**Aim of the exercise**: All of the data must be printed exactly; please include every line.

**Available data**:
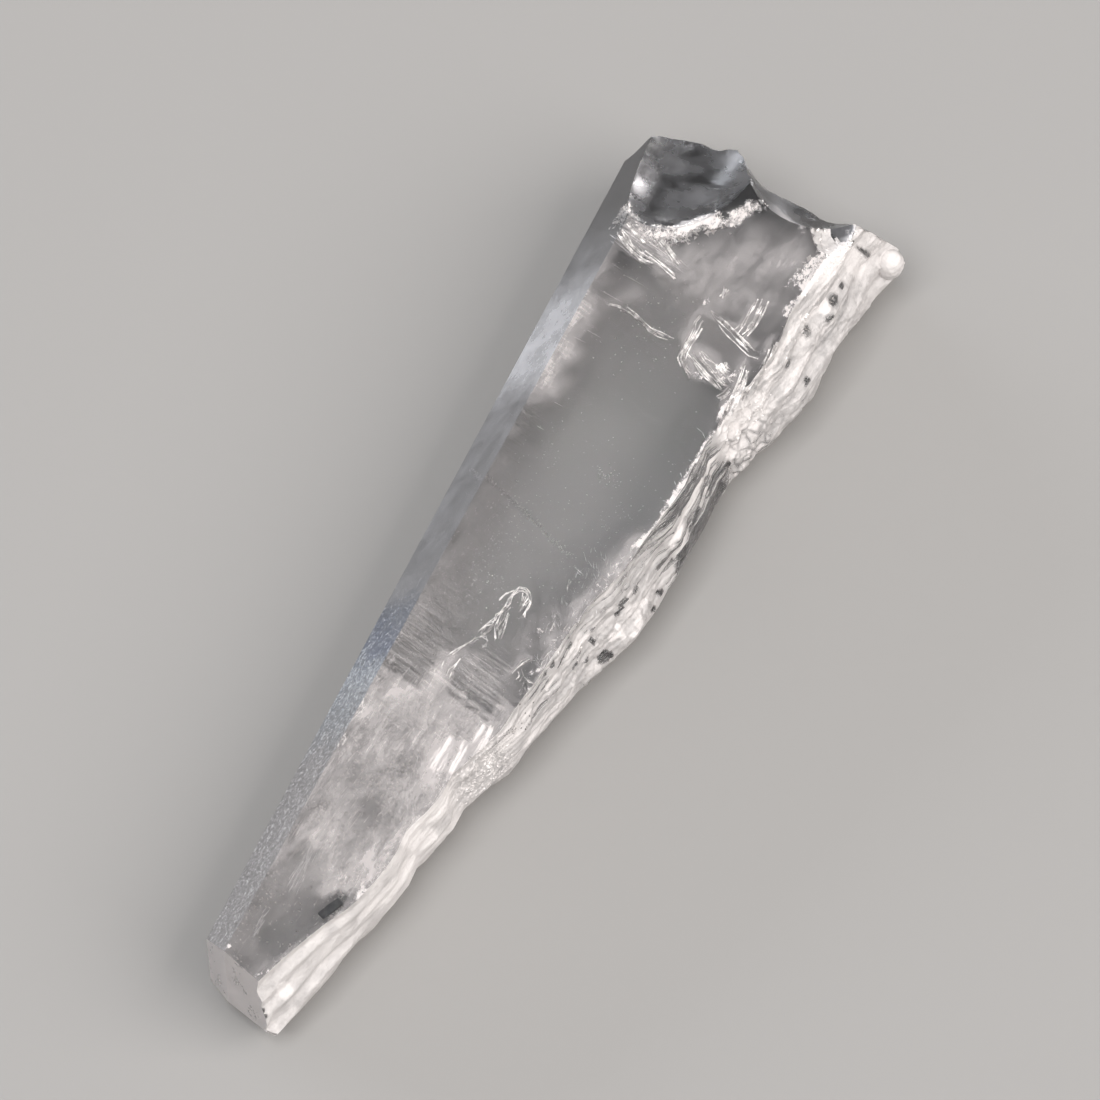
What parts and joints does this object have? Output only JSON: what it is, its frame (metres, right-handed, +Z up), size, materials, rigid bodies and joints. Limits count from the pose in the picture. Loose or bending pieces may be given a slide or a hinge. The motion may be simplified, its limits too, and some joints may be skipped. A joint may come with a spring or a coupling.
{
  "type": "nifontovite crystal",
  "caption": "Loose clear crystal: a flattened prism that tapers to a wedge, with one straight side, one splintered side and a broken end; it lies on its lower face.",
  "frame": {"origin": "on the floor plane, under the middle of the bounding box", "axes": "+X from the narrow wedge end to the broad broken end, +Y towards the straight side, +Z up from the face that it lies on"},
  "size_m": [0.04, 0.0114, 0.0058],
  "materials": {
    "clear_crystal": "colourless and see-through: glassy growth faces, frosted fractures",
    "white_inclusions": "milky white veils, healed cracks and splinters, matt to silky",
    "grey_inclusion": "dark glassy tablet"
  },
  "bodies": {
    "root": {"nifontovite_crystal": "clear_crystal"}
  },
  "joints": []
}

**Written answer**:
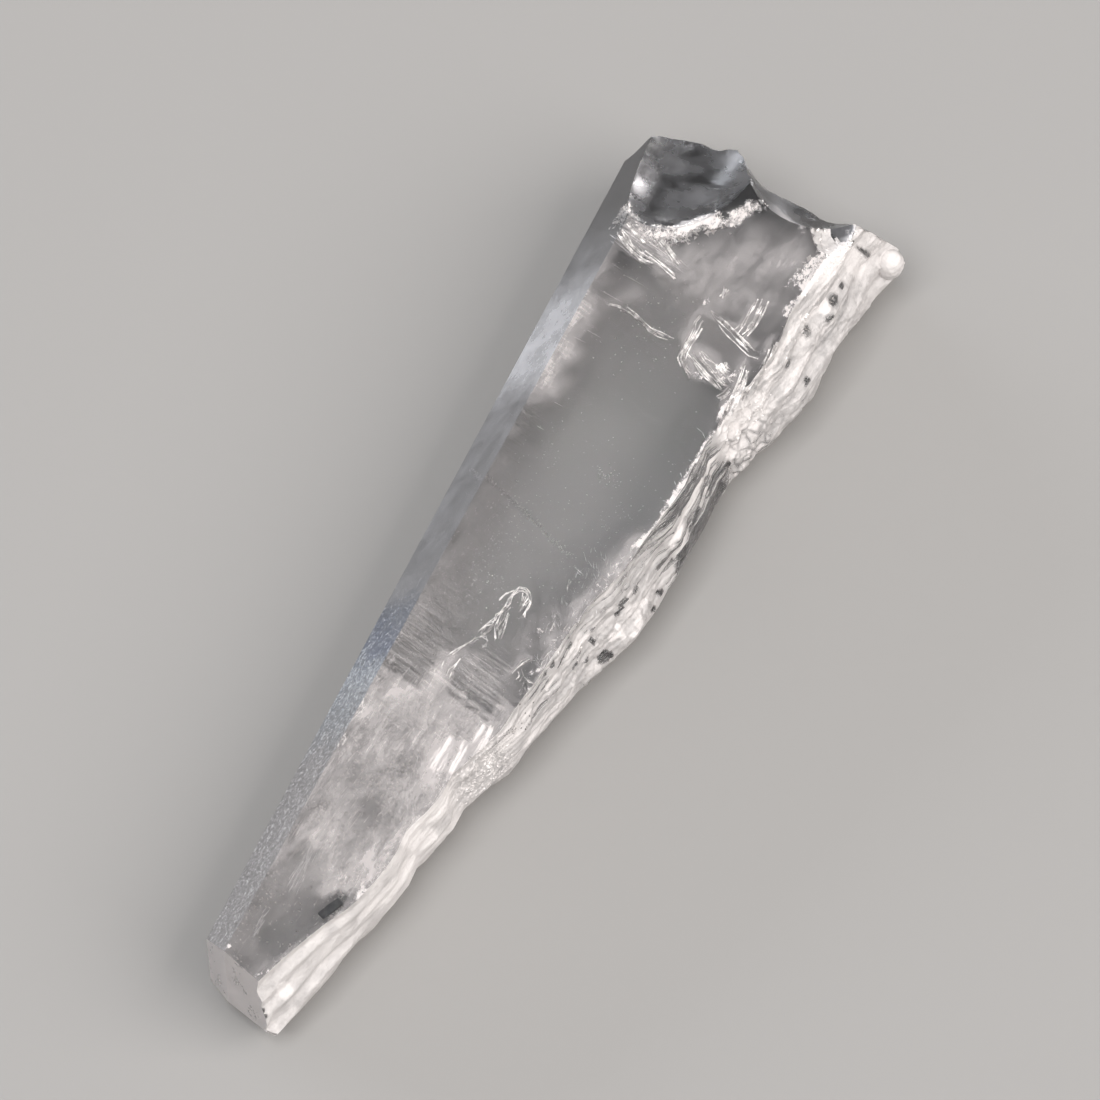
What parts and joints does this object have? Output only JSON: what it is, its frame (metres, right-handed, +Z up), size, materials, rigid bodies and joints. Limits count from the pose in the picture. Loose or bending pieces may be given a slide or a hinge. The motion may be simplified, its limits too, and some joints may be skipped. A joint may come with a spring or a coupling.
{
  "type": "nifontovite crystal",
  "caption": "Loose clear crystal: a flattened prism that tapers to a wedge, with one straight side, one splintered side and a broken end; it lies on its lower face.",
  "frame": {"origin": "on the floor plane, under the middle of the bounding box", "axes": "+X from the narrow wedge end to the broad broken end, +Y towards the straight side, +Z up from the face that it lies on"},
  "size_m": [0.04, 0.0114, 0.0058],
  "materials": {
    "clear_crystal": "colourless and see-through: glassy growth faces, frosted fractures",
    "white_inclusions": "milky white veils, healed cracks and splinters, matt to silky",
    "grey_inclusion": "dark glassy tablet"
  },
  "bodies": {
    "root": {"nifontovite_crystal": "clear_crystal"}
  },
  "joints": []
}